* _What you will do_: Tally the lines of the data that include the word "joints" and state the total, nothing else.

* _The data_:
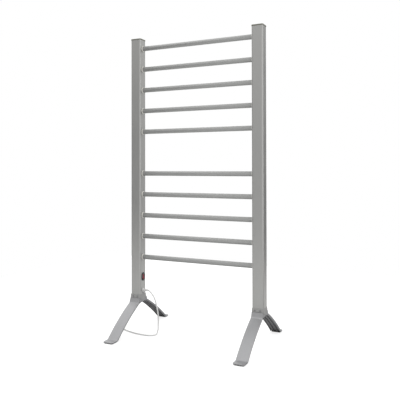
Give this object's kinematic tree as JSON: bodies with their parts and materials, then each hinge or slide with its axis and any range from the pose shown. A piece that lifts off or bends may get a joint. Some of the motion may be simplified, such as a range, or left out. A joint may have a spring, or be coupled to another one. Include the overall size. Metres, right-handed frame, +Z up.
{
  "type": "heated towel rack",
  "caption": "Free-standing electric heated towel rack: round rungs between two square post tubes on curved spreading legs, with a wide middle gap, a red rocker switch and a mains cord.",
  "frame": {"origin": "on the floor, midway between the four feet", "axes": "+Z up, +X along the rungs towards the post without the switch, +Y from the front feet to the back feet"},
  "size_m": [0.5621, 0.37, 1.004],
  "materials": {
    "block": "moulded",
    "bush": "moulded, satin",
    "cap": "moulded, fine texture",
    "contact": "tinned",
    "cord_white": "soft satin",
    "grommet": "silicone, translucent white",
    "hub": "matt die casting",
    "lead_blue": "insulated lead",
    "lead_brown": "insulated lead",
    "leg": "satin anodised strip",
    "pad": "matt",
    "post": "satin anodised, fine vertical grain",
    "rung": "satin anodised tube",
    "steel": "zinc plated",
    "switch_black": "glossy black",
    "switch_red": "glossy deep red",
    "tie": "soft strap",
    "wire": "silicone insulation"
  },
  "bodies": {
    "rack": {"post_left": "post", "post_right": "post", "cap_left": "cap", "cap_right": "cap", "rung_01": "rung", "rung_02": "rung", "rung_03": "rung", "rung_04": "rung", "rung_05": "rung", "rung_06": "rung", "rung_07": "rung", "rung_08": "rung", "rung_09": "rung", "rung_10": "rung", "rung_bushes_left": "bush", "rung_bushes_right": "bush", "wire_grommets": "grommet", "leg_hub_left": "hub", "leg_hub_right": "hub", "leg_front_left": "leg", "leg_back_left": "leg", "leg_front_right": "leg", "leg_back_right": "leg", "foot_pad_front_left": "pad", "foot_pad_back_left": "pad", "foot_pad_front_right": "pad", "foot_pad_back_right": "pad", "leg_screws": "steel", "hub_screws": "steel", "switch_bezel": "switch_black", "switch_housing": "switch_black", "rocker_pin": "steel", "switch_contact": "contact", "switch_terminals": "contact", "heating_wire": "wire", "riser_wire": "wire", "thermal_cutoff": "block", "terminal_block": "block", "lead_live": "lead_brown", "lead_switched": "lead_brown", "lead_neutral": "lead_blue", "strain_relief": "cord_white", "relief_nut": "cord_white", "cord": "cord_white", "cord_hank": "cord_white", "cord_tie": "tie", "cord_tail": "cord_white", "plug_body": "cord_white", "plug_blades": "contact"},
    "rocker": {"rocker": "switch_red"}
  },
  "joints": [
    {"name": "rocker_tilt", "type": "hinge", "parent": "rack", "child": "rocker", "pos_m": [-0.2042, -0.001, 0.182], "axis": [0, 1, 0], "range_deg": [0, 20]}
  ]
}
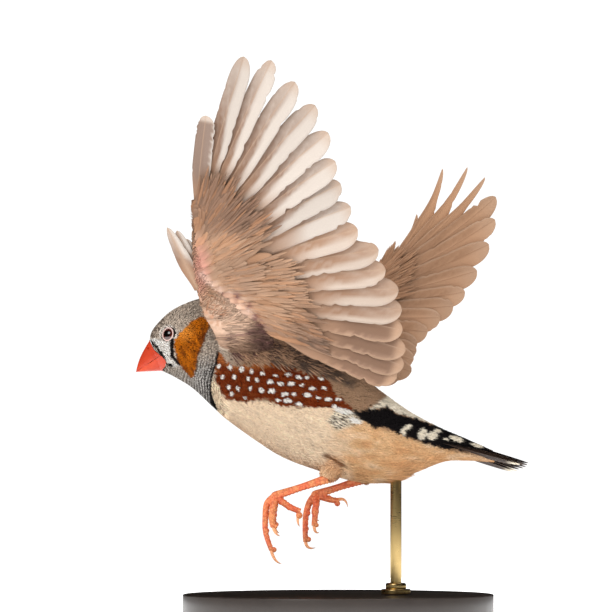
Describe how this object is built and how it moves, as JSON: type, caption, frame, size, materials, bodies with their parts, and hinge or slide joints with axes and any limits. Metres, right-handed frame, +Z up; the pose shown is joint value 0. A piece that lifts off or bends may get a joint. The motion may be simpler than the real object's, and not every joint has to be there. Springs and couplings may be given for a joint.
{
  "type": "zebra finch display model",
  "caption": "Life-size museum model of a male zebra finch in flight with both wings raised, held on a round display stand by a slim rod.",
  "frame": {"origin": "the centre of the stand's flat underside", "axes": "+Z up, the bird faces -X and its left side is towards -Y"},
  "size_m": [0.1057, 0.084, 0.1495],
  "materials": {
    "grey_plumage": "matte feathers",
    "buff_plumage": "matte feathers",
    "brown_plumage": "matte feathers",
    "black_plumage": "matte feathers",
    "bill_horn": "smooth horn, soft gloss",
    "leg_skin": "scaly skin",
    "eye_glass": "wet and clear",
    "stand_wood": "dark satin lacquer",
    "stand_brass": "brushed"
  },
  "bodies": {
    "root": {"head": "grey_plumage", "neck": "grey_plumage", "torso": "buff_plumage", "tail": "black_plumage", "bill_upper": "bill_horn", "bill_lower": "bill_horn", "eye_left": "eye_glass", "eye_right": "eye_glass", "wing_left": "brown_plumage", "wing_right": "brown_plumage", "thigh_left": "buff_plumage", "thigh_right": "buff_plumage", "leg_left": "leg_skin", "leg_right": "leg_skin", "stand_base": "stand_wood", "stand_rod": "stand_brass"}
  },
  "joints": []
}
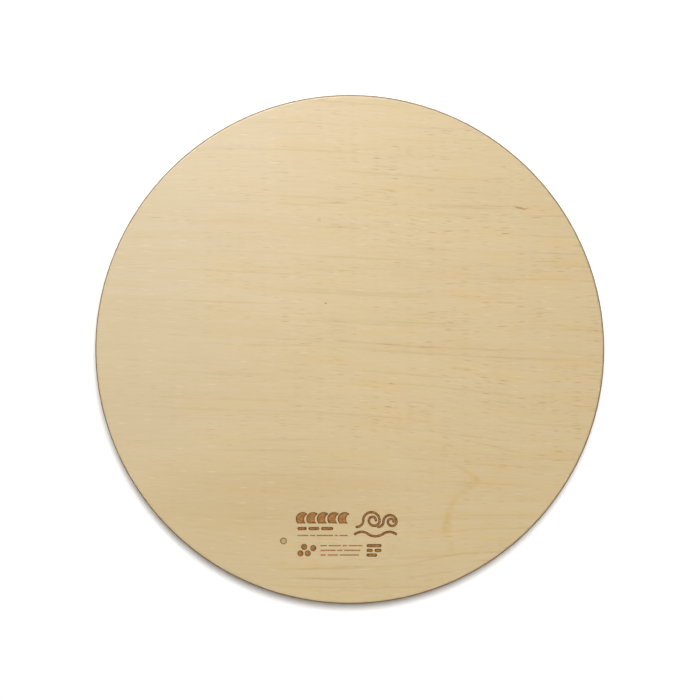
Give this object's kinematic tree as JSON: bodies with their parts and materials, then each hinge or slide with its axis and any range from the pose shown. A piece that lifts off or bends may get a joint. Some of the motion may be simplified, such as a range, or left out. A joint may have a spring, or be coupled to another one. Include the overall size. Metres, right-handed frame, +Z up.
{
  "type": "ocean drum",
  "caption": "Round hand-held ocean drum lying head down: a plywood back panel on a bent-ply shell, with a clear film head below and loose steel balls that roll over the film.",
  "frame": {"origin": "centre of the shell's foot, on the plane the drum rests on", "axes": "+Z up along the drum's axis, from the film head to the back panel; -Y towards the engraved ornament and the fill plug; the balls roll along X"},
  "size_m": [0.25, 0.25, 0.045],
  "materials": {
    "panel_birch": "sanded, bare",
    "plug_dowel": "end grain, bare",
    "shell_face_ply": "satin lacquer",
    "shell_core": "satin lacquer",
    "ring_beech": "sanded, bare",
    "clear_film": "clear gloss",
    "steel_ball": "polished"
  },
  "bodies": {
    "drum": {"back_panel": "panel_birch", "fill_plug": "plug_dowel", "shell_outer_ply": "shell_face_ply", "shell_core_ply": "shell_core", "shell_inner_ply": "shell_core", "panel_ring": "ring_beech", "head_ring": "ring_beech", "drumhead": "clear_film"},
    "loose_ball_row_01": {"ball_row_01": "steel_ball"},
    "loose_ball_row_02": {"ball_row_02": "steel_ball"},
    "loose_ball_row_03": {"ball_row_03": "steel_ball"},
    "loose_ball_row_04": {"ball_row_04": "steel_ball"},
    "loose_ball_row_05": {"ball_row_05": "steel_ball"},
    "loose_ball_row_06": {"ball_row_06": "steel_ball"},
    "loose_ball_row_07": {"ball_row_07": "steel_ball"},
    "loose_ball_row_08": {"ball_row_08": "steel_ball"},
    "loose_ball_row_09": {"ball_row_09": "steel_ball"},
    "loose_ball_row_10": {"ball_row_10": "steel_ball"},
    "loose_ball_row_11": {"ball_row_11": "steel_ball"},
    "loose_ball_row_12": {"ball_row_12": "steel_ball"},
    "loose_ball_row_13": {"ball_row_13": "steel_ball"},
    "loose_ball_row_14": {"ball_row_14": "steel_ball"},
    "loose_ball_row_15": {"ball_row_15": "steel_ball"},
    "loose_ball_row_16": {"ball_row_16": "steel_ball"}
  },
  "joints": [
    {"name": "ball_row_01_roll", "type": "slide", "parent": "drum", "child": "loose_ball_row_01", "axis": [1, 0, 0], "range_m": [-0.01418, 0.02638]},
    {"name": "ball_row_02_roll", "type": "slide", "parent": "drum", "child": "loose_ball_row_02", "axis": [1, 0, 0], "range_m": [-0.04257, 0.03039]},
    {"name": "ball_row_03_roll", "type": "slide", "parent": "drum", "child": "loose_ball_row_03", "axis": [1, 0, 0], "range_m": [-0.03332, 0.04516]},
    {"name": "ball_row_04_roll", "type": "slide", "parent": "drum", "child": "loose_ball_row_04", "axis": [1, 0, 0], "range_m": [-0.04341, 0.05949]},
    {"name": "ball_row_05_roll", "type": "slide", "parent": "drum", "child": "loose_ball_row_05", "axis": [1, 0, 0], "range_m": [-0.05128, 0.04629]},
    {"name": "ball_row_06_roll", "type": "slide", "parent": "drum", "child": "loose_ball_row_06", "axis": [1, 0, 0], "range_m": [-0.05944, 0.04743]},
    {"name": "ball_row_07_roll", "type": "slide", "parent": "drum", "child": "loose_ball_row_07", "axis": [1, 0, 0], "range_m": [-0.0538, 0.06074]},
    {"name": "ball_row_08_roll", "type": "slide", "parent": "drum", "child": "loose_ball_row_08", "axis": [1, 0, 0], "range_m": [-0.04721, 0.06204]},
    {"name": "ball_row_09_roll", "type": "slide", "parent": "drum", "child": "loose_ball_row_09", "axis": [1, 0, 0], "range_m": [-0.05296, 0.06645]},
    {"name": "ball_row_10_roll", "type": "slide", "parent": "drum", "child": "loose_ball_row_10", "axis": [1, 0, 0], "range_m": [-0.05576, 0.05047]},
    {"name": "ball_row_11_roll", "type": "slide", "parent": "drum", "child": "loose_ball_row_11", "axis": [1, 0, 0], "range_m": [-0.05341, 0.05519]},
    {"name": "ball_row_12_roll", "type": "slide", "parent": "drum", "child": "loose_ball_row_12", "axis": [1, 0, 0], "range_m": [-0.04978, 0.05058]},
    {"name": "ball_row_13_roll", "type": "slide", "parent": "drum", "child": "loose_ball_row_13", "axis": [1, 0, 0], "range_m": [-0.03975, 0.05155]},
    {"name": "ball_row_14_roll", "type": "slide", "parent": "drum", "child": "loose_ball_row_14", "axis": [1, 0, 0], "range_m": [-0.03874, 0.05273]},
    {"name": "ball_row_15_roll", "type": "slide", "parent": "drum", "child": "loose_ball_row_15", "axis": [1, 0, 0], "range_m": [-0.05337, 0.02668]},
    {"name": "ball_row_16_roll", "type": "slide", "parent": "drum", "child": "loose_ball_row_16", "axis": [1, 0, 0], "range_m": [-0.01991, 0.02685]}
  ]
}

* _Expected output_: 4